■ EXERCISE DESCRIPTION ■
Repeat only the lines from the one containing "return nodes" through the one containing "obj.parent = None", exactly as written, both ends included.

[CAD and scene scripts]
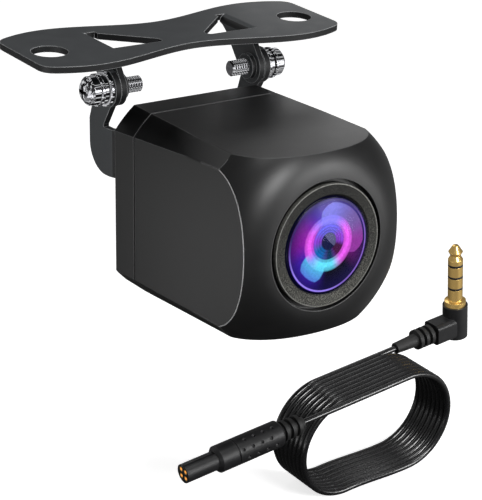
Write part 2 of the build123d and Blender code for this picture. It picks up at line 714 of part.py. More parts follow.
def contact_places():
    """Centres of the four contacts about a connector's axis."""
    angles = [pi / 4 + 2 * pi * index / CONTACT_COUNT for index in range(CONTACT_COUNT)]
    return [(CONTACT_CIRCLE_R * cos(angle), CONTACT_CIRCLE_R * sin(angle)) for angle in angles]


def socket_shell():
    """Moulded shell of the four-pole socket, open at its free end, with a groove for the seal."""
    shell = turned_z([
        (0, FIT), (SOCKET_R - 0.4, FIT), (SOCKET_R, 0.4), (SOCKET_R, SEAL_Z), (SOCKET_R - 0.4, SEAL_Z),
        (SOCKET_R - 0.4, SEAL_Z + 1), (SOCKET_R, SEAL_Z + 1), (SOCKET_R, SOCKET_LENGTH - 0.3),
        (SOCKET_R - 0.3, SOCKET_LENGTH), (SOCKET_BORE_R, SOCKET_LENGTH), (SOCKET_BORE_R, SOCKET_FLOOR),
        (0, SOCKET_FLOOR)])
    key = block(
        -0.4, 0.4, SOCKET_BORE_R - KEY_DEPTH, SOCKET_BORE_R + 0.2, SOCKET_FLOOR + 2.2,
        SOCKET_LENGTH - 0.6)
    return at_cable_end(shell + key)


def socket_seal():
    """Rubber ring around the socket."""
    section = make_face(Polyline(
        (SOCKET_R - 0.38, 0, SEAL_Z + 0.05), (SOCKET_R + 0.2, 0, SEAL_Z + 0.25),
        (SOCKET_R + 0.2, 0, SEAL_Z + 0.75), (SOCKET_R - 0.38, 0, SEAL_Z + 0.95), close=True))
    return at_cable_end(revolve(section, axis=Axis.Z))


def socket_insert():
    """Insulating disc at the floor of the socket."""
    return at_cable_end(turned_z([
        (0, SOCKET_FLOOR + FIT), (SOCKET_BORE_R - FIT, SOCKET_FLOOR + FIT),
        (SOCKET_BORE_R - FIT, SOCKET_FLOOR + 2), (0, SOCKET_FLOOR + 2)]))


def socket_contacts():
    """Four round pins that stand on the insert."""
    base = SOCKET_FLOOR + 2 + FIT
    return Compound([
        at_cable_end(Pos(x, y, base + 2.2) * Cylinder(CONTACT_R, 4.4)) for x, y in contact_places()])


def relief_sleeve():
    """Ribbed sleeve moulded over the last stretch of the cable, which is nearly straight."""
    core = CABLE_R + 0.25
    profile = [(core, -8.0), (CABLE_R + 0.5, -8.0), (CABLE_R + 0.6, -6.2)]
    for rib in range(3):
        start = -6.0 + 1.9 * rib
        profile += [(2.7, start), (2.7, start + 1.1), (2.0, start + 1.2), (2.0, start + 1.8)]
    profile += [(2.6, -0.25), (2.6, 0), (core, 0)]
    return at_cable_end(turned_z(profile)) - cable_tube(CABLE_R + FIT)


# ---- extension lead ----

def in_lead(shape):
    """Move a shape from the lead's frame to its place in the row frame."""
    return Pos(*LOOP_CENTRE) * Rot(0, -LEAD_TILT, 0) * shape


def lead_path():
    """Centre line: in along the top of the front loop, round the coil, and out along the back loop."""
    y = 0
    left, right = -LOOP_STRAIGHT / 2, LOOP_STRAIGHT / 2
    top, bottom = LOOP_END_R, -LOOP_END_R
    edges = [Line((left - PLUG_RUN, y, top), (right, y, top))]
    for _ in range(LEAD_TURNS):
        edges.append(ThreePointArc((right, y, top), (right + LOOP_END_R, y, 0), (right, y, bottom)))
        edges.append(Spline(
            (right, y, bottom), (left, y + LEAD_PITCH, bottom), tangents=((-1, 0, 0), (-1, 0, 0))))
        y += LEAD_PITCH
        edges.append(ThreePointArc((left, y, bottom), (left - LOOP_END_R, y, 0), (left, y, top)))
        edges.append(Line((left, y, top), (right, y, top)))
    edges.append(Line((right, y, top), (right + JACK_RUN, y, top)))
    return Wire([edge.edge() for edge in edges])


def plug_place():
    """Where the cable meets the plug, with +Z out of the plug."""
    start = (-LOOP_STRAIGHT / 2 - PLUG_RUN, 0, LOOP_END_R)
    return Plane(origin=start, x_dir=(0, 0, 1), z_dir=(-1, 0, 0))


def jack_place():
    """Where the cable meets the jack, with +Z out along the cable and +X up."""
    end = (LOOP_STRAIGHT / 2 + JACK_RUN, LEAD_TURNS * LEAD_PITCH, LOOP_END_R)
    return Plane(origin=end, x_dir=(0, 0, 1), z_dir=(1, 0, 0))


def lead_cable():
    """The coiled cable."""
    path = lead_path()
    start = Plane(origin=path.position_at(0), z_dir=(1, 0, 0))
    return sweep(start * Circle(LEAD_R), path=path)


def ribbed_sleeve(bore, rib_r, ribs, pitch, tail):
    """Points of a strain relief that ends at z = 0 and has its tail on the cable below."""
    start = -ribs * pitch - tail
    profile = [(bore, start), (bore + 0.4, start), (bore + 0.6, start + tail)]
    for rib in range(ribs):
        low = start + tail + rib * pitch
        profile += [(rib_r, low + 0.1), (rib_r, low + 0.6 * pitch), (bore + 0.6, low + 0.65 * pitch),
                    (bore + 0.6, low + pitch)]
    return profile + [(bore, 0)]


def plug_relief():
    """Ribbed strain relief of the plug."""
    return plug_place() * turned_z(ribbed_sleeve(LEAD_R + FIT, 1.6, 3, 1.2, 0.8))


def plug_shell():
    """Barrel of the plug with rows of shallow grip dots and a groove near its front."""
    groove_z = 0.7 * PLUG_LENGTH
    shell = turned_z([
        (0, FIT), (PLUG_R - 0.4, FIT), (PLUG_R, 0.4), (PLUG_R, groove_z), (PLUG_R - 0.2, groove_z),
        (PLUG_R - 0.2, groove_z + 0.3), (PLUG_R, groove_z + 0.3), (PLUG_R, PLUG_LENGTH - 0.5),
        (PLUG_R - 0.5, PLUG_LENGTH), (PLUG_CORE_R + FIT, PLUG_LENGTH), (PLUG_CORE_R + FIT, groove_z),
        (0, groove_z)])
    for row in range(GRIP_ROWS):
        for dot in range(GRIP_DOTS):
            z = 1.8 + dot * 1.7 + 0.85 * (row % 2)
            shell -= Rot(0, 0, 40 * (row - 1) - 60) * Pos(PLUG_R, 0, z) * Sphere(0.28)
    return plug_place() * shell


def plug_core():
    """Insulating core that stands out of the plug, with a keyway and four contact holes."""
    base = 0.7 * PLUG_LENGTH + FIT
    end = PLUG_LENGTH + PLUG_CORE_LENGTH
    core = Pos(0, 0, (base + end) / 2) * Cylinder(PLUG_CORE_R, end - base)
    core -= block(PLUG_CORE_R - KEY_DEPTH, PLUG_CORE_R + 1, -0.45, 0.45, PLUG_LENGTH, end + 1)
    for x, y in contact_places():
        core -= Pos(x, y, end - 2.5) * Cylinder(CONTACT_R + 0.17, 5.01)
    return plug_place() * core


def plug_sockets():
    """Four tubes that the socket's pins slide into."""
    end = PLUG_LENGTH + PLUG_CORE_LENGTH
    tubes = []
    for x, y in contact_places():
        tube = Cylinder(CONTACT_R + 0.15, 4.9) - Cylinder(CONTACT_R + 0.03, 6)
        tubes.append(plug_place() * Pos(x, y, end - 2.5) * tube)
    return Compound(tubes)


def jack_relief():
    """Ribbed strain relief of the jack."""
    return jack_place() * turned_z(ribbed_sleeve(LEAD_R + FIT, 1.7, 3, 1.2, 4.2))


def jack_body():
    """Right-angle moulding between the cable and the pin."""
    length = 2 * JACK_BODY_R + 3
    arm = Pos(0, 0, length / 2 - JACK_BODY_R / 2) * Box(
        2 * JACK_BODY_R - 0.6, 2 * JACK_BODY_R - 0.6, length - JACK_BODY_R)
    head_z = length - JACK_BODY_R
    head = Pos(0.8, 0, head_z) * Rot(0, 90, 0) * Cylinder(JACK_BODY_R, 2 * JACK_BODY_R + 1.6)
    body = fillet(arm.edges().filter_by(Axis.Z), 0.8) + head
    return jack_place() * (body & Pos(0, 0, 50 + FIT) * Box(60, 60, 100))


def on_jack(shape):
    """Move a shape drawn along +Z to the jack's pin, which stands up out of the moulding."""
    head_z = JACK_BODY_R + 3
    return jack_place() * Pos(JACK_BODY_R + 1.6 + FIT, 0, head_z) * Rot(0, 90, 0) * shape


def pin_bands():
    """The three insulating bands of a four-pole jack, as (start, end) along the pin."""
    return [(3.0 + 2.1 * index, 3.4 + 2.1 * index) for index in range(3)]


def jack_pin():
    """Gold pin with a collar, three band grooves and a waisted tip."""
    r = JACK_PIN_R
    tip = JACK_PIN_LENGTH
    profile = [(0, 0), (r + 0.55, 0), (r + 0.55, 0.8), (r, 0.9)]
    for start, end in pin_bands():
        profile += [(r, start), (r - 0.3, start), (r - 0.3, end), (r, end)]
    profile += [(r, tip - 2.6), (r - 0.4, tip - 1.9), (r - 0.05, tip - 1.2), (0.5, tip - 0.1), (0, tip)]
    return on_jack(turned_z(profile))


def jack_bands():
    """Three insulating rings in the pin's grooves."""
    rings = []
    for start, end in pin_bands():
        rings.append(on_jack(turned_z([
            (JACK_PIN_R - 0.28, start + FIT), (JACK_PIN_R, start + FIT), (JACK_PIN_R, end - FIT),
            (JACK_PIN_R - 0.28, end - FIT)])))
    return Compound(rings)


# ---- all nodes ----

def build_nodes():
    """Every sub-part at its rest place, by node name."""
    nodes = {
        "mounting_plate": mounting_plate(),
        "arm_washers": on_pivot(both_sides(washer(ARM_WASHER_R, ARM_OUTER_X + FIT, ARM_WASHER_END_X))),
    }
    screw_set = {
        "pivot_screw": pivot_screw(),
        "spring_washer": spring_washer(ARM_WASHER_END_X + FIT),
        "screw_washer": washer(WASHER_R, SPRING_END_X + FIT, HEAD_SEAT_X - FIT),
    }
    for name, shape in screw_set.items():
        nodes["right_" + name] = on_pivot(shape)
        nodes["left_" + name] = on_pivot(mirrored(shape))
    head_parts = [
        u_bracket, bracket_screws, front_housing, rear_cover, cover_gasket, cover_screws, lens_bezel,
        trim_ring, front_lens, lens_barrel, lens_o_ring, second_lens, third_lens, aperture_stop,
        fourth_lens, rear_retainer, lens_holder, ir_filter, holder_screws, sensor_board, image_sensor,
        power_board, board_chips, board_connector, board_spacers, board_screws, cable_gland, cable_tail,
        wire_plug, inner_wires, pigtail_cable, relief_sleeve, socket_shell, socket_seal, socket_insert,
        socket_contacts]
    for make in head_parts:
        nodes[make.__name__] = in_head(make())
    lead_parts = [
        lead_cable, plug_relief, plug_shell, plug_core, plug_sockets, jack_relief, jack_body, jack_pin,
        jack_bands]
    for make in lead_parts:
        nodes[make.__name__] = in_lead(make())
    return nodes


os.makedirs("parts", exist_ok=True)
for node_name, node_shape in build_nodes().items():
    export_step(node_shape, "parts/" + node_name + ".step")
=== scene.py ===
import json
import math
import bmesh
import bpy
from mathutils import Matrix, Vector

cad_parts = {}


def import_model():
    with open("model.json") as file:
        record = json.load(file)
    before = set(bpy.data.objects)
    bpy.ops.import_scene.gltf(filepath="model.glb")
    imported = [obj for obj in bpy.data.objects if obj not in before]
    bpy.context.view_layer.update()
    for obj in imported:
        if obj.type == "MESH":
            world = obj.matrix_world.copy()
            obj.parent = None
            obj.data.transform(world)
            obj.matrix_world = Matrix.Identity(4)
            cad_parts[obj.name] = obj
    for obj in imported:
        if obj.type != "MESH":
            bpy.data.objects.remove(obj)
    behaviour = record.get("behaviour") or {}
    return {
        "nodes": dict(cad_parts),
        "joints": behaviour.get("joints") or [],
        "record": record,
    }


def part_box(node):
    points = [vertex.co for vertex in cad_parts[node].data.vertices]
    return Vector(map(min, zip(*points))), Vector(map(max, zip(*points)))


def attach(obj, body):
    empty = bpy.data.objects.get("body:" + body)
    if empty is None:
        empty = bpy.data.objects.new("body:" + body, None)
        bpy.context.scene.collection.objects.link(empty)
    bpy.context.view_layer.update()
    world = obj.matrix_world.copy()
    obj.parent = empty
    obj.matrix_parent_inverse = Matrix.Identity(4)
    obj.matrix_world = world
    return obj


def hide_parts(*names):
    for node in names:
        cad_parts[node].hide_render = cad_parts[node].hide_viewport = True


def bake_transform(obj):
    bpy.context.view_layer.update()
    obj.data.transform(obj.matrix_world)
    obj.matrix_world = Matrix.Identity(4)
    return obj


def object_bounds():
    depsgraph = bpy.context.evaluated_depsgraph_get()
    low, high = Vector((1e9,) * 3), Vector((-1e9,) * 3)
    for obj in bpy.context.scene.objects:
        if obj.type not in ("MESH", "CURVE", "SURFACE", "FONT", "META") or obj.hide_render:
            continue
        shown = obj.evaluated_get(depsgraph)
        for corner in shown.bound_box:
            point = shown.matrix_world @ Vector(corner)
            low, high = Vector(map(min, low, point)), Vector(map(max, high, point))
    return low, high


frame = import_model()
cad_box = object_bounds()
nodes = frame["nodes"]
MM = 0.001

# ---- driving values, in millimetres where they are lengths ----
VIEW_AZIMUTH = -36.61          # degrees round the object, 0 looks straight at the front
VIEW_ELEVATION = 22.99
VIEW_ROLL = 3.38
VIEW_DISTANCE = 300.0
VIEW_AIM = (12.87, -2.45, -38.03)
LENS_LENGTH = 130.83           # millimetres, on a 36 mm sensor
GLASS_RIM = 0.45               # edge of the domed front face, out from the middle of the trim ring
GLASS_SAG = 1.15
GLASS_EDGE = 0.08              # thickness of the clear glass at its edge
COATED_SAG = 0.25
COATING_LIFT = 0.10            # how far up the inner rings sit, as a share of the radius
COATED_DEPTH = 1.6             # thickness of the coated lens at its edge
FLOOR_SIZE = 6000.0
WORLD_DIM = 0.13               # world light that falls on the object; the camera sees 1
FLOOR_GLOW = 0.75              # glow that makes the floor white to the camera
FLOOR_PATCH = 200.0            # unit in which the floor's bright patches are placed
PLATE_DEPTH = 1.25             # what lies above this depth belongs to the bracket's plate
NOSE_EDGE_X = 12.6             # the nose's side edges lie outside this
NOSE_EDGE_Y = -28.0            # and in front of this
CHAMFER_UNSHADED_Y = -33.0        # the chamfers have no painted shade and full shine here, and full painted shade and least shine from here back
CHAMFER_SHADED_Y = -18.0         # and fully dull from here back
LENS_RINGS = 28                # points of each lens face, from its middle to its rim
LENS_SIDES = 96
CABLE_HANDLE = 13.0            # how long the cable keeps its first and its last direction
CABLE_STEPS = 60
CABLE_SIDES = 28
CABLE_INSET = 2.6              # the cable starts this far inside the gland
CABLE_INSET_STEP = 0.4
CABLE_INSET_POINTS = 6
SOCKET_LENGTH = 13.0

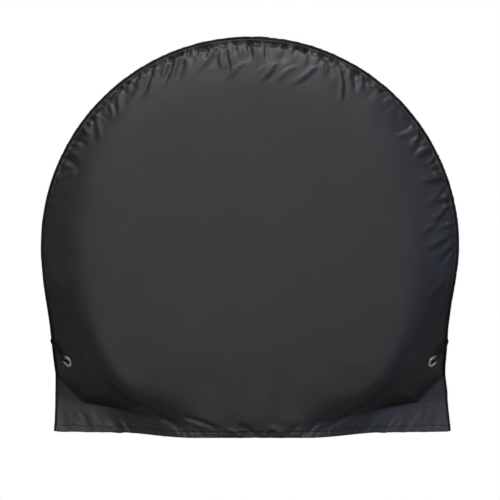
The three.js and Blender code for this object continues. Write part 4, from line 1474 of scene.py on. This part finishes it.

■ RESPONSE TO THIS TASK ■
    return nodes


os.makedirs("parts", exist_ok=True)
for node_name, node_shape in build_nodes().items():
    export_step(node_shape, "parts/" + node_name + ".step")
=== scene.py ===
import json
import math
import bmesh
import bpy
from mathutils import Matrix, Vector

cad_parts = {}


def import_model():
    with open("model.json") as file:
        record = json.load(file)
    before = set(bpy.data.objects)
    bpy.ops.import_scene.gltf(filepath="model.glb")
    imported = [obj for obj in bpy.data.objects if obj not in before]
    bpy.context.view_layer.update()
    for obj in imported:
        if obj.type == "MESH":
            world = obj.matrix_world.copy()
            obj.parent = None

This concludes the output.